Your task — In the material below, the lines containing the word "scene" are required; copy each of them.

>>>>

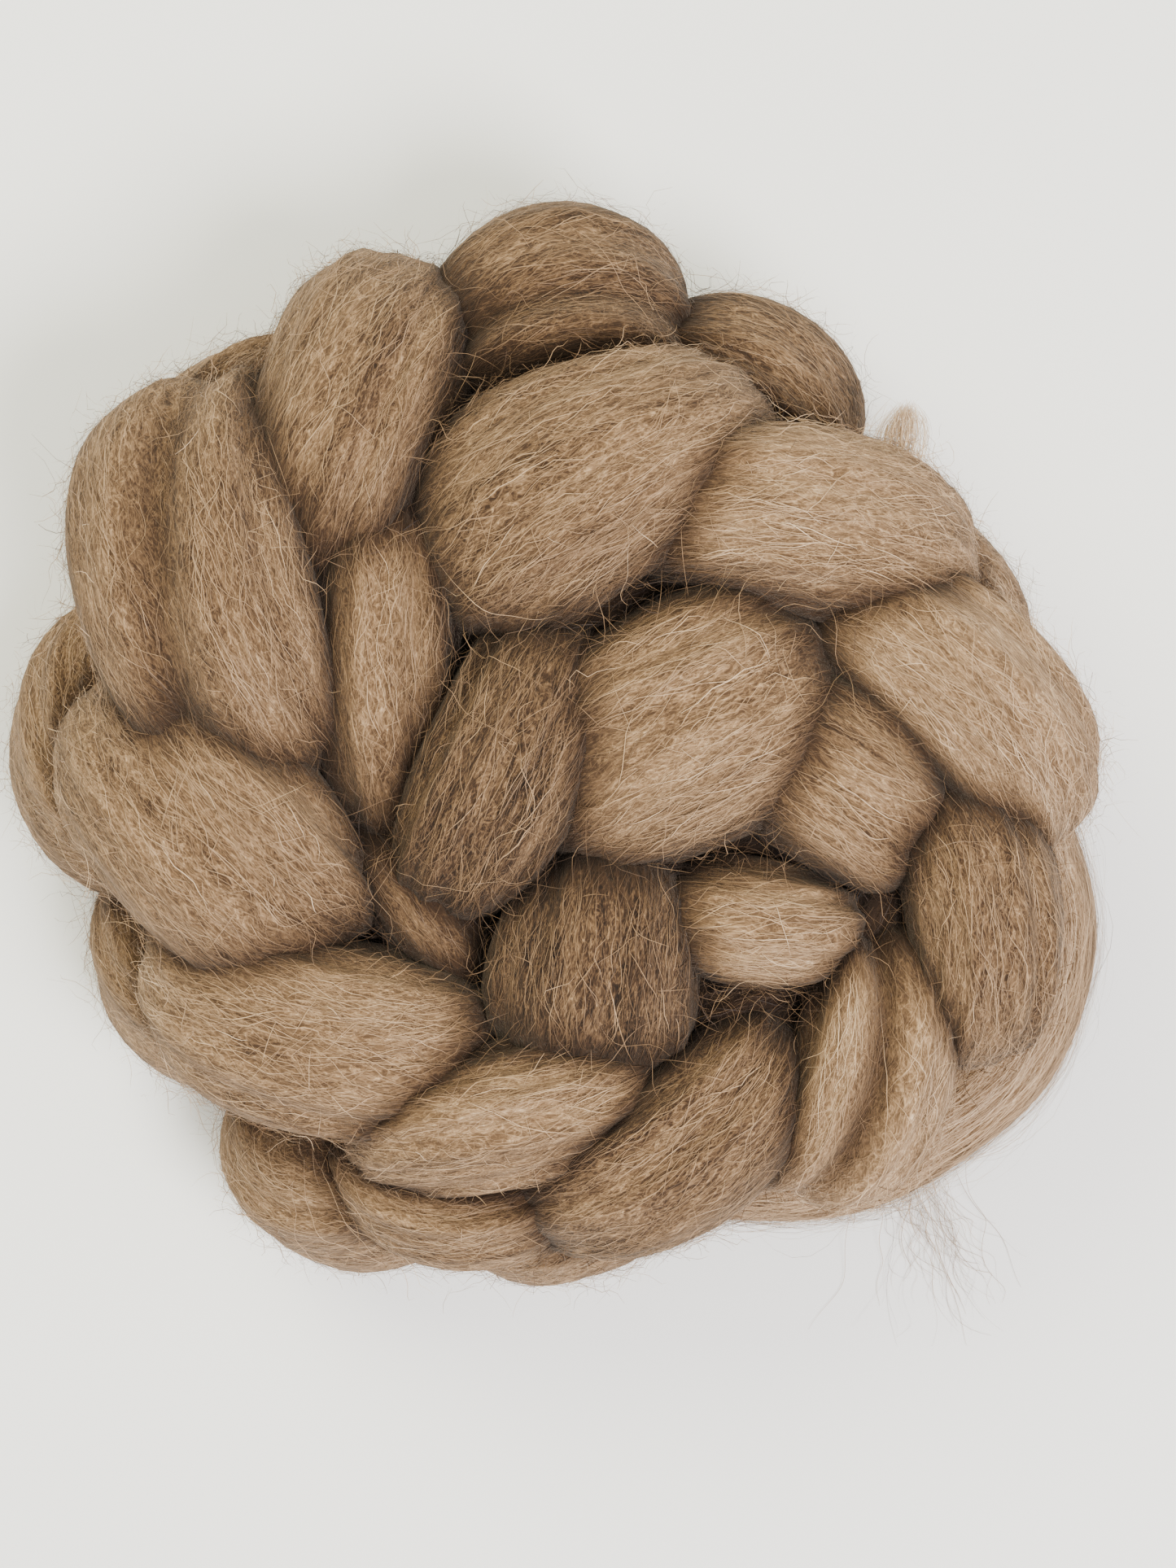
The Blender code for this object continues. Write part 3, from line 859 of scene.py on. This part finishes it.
def fly_piece(roots, normals, share, lobe_tone):
    """Loose fibres that stand off the wool in thin curls, most of them round the bundle's sides."""
    middle = LYING_MIDDLE
    steepness = 1 - np.abs(normals[:, middle, 2])
    chance = 0.12 + 3.0 * steepness ** 2
    pick = rng.choice(len(roots), FLY_FIBRES, replace=False, p=chance / chance.sum())
    start = roots[pick, middle]
    up = normals[pick, middle]
    ahead = unit(roots[pick, middle + 1] - roots[pick, middle - 1])
    ahead = ahead * rng.choice([-1, 1], FLY_FIBRES)[:, None]
    aside = np.cross(up, ahead)
    length = rng.uniform(*FLY_LENGTH, FLY_FIBRES)[:, None]
    rise = rng.gamma(1.8, 0.12, FLY_FIBRES)[:, None]
    t = np.linspace(0, 1, FLY_POINTS)[None, :]
    curl = rng.uniform(0.4, 2.0, FLY_FIBRES)[:, None] * t
    phase = rng.uniform(0, FULL_TURN, FLY_FIBRES)[:, None]
    turns = length * rng.uniform(0.5, 1.3, FLY_FIBRES)[:, None]
    drift = rng.normal(0, 0.45, FLY_FIBRES)[:, None]
    forward = length * t * (1 - 0.25 * t)
    height = (-0.2 + np.minimum(length * rise * t ** 1.5, FLY_REACH)
              + curl * np.cos(turns * t + phase) * 0.6)
    sideways = length * drift * t ** 1.6 + curl * np.sin(turns * t + phase)
    path = (start[:, None] + ahead[:, None] * forward[..., None] + up[:, None] * height[..., None]
            + aside[:, None] * sideways[..., None])
    place = np.repeat(share[pick, middle:middle + 1], FLY_POINTS, axis=1)
    tones = fibre_tones(place, lobe_tone[pick], FLY_TONE)
    loose_hairs("wool_flyaways", path, FLY_WIDTH, (0.7, 1.3), tones)


def bridge_piece(roots, normals):
    """Fibres that cross from one lobe to the next, over the crevice between them."""
    found = []
    nearest, furthest = BRIDGE_SPAN
    places = roots[:, LYING_MIDDLE]
    facings = normals[:, LYING_MIDDLE]
    for i in rng.permutation(len(roots)):
        if len(found) >= BRIDGE_FIBRES:
            break
        others = rng.choice(len(roots), BRIDGE_TRIES)
        far = np.linalg.norm(places[others] - places[i], axis=1)
        alike = (facings[others] * facings[i]).sum(1)
        rise = facings[others, 2] + facings[i, 2]
        good = (far > nearest) & (far < furthest) & (alike < BRIDGE_FACING) & (rise > BRIDGE_RISE)
        if good.any():
            found.append((i, others[np.argmax(good)]))
    pairs = np.array(found)
    a, b = places[pairs[:, 0]], places[pairs[:, 1]]
    up = unit(facings[pairs[:, 0]] + facings[pairs[:, 1]])
    t = np.linspace(0, 1, BRIDGE_POINTS)[None, :, None]
    bulge = rng.uniform(0.2, 2.0, len(a))[:, None, None]
    aside = unit(np.cross(b - a, up))[:, None]
    wave = rng.uniform(-1.2, 1.2, len(a))[:, None, None]
    path = a[:, None] * (1 - t) + b[:, None] * t + up[:, None] * bulge * np.sin(np.pi * t)
    path = path + aside * wave * np.sin(np.pi * 2 * t)
    # Their tones are low: partly the fibres' own tone, partly painted shade of the crevices they cross.
    tones = np.repeat(rng.uniform(0.2, 0.6, len(a))[:, None], BRIDGE_POINTS, axis=1)
    loose_hairs("wool_bridges", path, FLY_WIDTH, (0.7, 1.3), tones)


def stray_piece():
    """Single long hairs that wander over the lobes, high enough to catch the light."""
    t = np.linspace(0, 1, STRAY_POINTS)
    tested = slice(None, None, 6)
    paths = []
    for _ in range(STRAY_FIBRES * STRAY_TRIES):
        if len(paths) == STRAY_FIBRES:
            break
        lobe = LOBES[rng.integers(len(LOBES))]
        length = rng.uniform(*STRAY_LENGTH)
        swerve = rng.normal(0, 0.9)
        s_line = rng.uniform(-0.7, 0.7) + length * np.cos(swerve) / lobe.run * (t - 0.5)
        loops = rng.uniform(0.5, 2.2, 3)
        wander = (rng.normal(0, 1.6) * np.sin(loops[0] * 2 * np.pi * t + rng.uniform(0, 6))
                  + rng.normal(0, 0.7) * np.sin(loops[1] * 5 * np.pi * t + rng.uniform(0, 6)))
        across = (length * np.sin(swerve) * (t - 0.5) + wander) / (lobe.girth / FULL_TURN)
        turn = rng.uniform(0.1, 0.9) * np.pi + across
        lift = 0.3 + rng.uniform(0.3, 2.2) * np.sin(np.pi * t) ** 2 + 0.3 * np.sin(loops[2] * 7 * t)
        s_line = np.clip(s_line, -0.93, 0.93)
        path = lobe.surface(s_line, turn, lift)
        if shown(path[tested], lobe.normal(s_line[tested], turn[tested])).all():
            paths.append(path)
    paths = np.array(paths)
    tones = np.repeat(rng.uniform(0.60, 0.88, len(paths))[:, None], STRAY_POINTS, axis=1)
    loose_hairs("wool_strays", paths, STRAY_WIDTH, (0.6, 1.1), tones)


def tuft_piece():
    """A small pale tuft of fibres, drawn out of the wool and bent over at its tip."""
    t = np.linspace(0, 1, TUFT_POINTS)[None, :, None]
    spread = rng.normal(0, 1, (TUFT_FIBRES, 1, 3)) * np.array(TUFT_SPREAD)
    foot = np.array(TUFT_FOOT) - OUTLINE_MIDDLE + spread
    tip = np.array(TUFT_TIP) - OUTLINE_MIDDLE + spread * 0.45
    tip = tip + rng.normal(0, 0.5, (TUFT_FIBRES, 1, 3))
    hook = rng.uniform(-2.4, 2.4, (TUFT_FIBRES, 1, 1)) * np.array([1.0, 0.15, 0.3])
    paths = foot + (tip - foot) * t + hook * np.sin(np.pi * t) + np.array([0, 1.4, 0]) * np.sin(np.pi * t)
    tones = np.repeat(rng.normal(0.90, 0.05, TUFT_FIBRES)[:, None], TUFT_POINTS, axis=1)
    loose_hairs("wool_tuft", paths, FLY_WIDTH, (0.6, 1.1), tones)


def wisp_piece():
    """Thin hairs that trail over the floor from beside the loose end."""
    t = np.linspace(0, 1, STRAY_POINTS)[None, :]
    root = np.array(WISP_ROOT) - OUTLINE_MIDDLE + rng.normal(0, 1, (WISPS, 3)) * np.array(WISP_SPREAD)
    heading = np.radians(rng.normal(WISP_HEADING, 9, WISPS))[:, None]
    reach = WISP_REACH * rng.uniform(0.35, 1.0, WISPS)[:, None]
    curl = rng.uniform(0.4, 2.0, (WISPS, 1)) * np.sqrt(t)
    beats = rng.uniform(6, 20, (WISPS, 1))
    start = rng.uniform(0, PHASES, (WISPS, 1))
    sideways = curl * np.sin(beats * t + start) + rng.normal(0, 4, (WISPS, 1)) * t ** 2
    forward = reach * t + 0.6 * curl * np.cos(beats * t + start)
    x = root[:, :1] + forward * np.cos(heading) - sideways * np.sin(heading)
    y = np.maximum(root[:, 1:2] + forward * np.sin(heading) + sideways * np.cos(heading), WISP_FURTHEST)
    z = np.maximum(root[:, 2:] * (1 - t) ** 2, 0.3) + 0 * t
    paths = np.stack([x, y, z], axis=-1)
    tones = np.repeat(rng.uniform(0.50, 0.85, WISPS)[:, None], STRAY_POINTS, axis=1)
    loose_hairs("wool_wisps", paths, STRAY_WIDTH, (0.6, 1.1), tones)


def end_fullness(share):
    """How thick the loose end is at each share of its length: 1, and less towards its tip."""
    past = np.clip((share - END_NARROW_FROM) / END_NARROW_RUN, 0, 1)
    return 1 - END_NARROWING * past ** 2


def end_piece():
    """The loose end: one soft length of combed wool on the floor, its fibres along it."""
    line = end_route(END_STEPS)
    tangent = unit(np.gradient(line, axis=0))
    across = unit(np.cross(UP, tangent))
    turn = np.linspace(0, FULL_TURN, END_SIDES, endpoint=False)
    share = np.linspace(0, 1, END_STEPS)[:, None]
    ridges = (0.25 * np.cos(5 * turn + 4 * share) + 0.2 * np.cos(9 * turn - 3 * share)
              + 0.15 * np.cos(14 * turn))
    radius = (END_DIAMETER / 2 - END_INSET) * end_fullness(share) + ridges
    points = (line[:, None] + across[:, None] * (radius * np.cos(turn))[..., None]
              + UP * (radius * np.sin(turn))[..., None])
    cap_share = 0.05
    cap_near = line[:1].repeat(END_SIDES, 0)[None]
    cap_far = line[-1:].repeat(END_SIDES, 0)[None]
    rings = np.concatenate([cap_near + (points[:1] - cap_near) * cap_share, points,
                            cap_far + (points[-1:] - cap_far) * cap_share]).reshape(-1, 3)
    length = np.linalg.norm(np.diff(line, axis=0), axis=1).sum()
    along = np.concatenate([share[:1], share, share[-1:]]) * length
    grain_radius = 9
    grain = np.stack(np.broadcast_arrays(along, grain_radius * np.cos(turn)[None],
                                         grain_radius * np.sin(turn)[None]), axis=-1).reshape(-1, 3)
    thing = new_mesh("wool_loose_end", over_floor(rings), grid_quads(END_STEPS + 2, END_SIDES))
    set_attribute(thing, "grain", "FLOAT_VECTOR", grain)
    # Painted shade: the loose end is drawn darker towards its underside.
    underside_painted_shade = np.clip(0.75 + 0.25 * (rings[:, 2] - 10) / 10, 0.4, 1.0)
    set_attribute(thing, "open", "FLOAT", underside_painted_shade)
    set_attribute(thing, "tone", "FLOAT", np.full(len(rings), END_TONE))
    dress(thing, WOOL)
    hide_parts("loose_end")
    fibres = end_fibres(line, tangent, across)


def end_fibres(line, tangent, across):
    """Fibres along the loose end, some of them standing off it."""
    steps, count = len(line), END_FIBRES
    t = np.linspace(0, 1, END_FIBRE_POINTS)
    start = rng.uniform(-0.05, 0.95, count)
    reach = rng.uniform(0.08, 0.22, count)
    share = np.clip(start[:, None] + reach[:, None] * t, 0, 1.0)
    turn = rng.uniform(-0.5, math.pi + 0.5, count)[:, None] + rng.normal(0, 0.25, count)[:, None] * t
    loose = rng.gamma(1.8, 0.85, count)
    off = (END_DIAMETER / 2 - END_ROOTS_INSET + loose[:, None] * np.sin(np.pi * t)
           - 0.2 * (1 - np.sin(np.pi * t)))
    off = off * end_fullness(share)
    place = share * (steps - 1)
    low = np.minimum(place.astype(int), steps - 2)
    part = (place - low)[..., None]
    middle = line[low] * (1 - part) + line[low + 1] * part
    out = across[low] * (1 - part) + across[low + 1] * part
    rim = out * np.cos(turn)[..., None] + UP * np.sin(turn)[..., None]
    path = middle + rim * off[..., None]
    sides = unit(np.cross(unit(np.gradient(path, axis=1)), rim))
    tones = np.repeat(rng.normal(0.80, 0.08, count)[:, None], END_FIBRE_POINTS, axis=1)
    # Painted shade: fibres on the loose end's sides and underside are drawn darker.
    tones = tones * (0.80 + 0.2 * np.sin(turn))
    widths = FIBRE_WIDTH * rng.uniform(0.6, 1.4, count)
    thing = ribbons("loose_end_fibres", path, sides, widths, tones, solid="loose_end")
    return thing


def stage():
    """A plain pale floor, soft light all round, and two lamps over the bundle's face."""
    floor_size = 6.0
    mesh = bpy.data.meshes.new("floor")
    half = floor_size / 2
    corners = [(-half, -half, 0), (half, -half, 0), (half, half, 0), (-half, half, 0)]
    mesh.from_pydata(corners, [], [(0, 1, 2, 3)])
    floor = bpy.data.objects.new("floor", mesh)
    bpy.context.scene.collection.objects.link(floor)
    look = bpy.data.materials.new("floor")
    look.use_nodes = True
    shader = look.node_tree.nodes["Principled BSDF"]
    shader.inputs["Base Color"].default_value = (0.92, 0.92, 0.885, 1.0)
    shader.inputs["Roughness"].default_value = 0.9
    mesh.materials.append(look)

    world = bpy.data.worlds.new("soft")
    world.use_nodes = True
    background = world.node_tree.nodes["Background"]
    background.inputs["Color"].default_value = (1.0, 0.985, 0.96, 1.0)
    background.inputs["Strength"].default_value = 1.15
    bpy.context.scene.world = world
    soft_light("key", (0.5, -0.45, 1.0), 0.6, 24.0, (1.0, 0.97, 0.99))
    soft_light("fill", (-0.6, 0.7, 0.8), 0.9, 18.0, (1.0, 0.99, 0.74))


def soft_light(name, place, size, power, colour):
    """A round lamp of size metres that looks at the bundle."""
    data = bpy.data.lights.new(name, "AREA")
    data.shape = "DISK"
    data.size = size
    data.energy = power
    data.color = colour
    thing = bpy.data.objects.new(name, data)
    thing.location = place
    thing.rotation_mode = "QUATERNION"
    thing.rotation_quaternion = (-Vector(place)).to_track_quat("-Z", "Y")
    bpy.context.scene.collection.objects.link(thing)


def camera():
    """Straight over the face, as the photograph looks at it."""
    frame_height = 260.1        # mm of the picture's height at the height of the lobes' sides
    seen_height = 35.0
    distance = 700.0
    sensor = 36.0
    centre = np.array([5.6, -5.6, 0.0]) - OUTLINE_MIDDLE
    data = bpy.data.cameras.new("camera")
    data.sensor_width = sensor
    data.lens = sensor * (distance - seen_height) / frame_height
    data.clip_start = 0.01
    thing = bpy.data.objects.new("camera", data)
    thing.location = (centre[0] * MM, centre[1] * MM, distance * MM)
    bpy.context.scene.collection.objects.link(thing)
    bpy.context.scene.camera = thing


def main():
    camera()
    stage()
    end_piece()
    lobe_pieces()
    core_piece()
    roots, normals, share, lobe_tone = lying_pieces()
    fly_piece(roots, normals, share, lobe_tone)
    bridge_piece(roots, normals)
    stray_piece()
    tuft_piece()
    wisp_piece()


main()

<<<<

Response to the task —
The Blender code for this object continues. Write part 3, from line 859 of scene.py on. This part finishes it.
    bpy.context.scene.collection.objects.link(floor)
    bpy.context.scene.world = world
    bpy.context.scene.collection.objects.link(thing)
    bpy.context.scene.collection.objects.link(thing)
    bpy.context.scene.camera = thing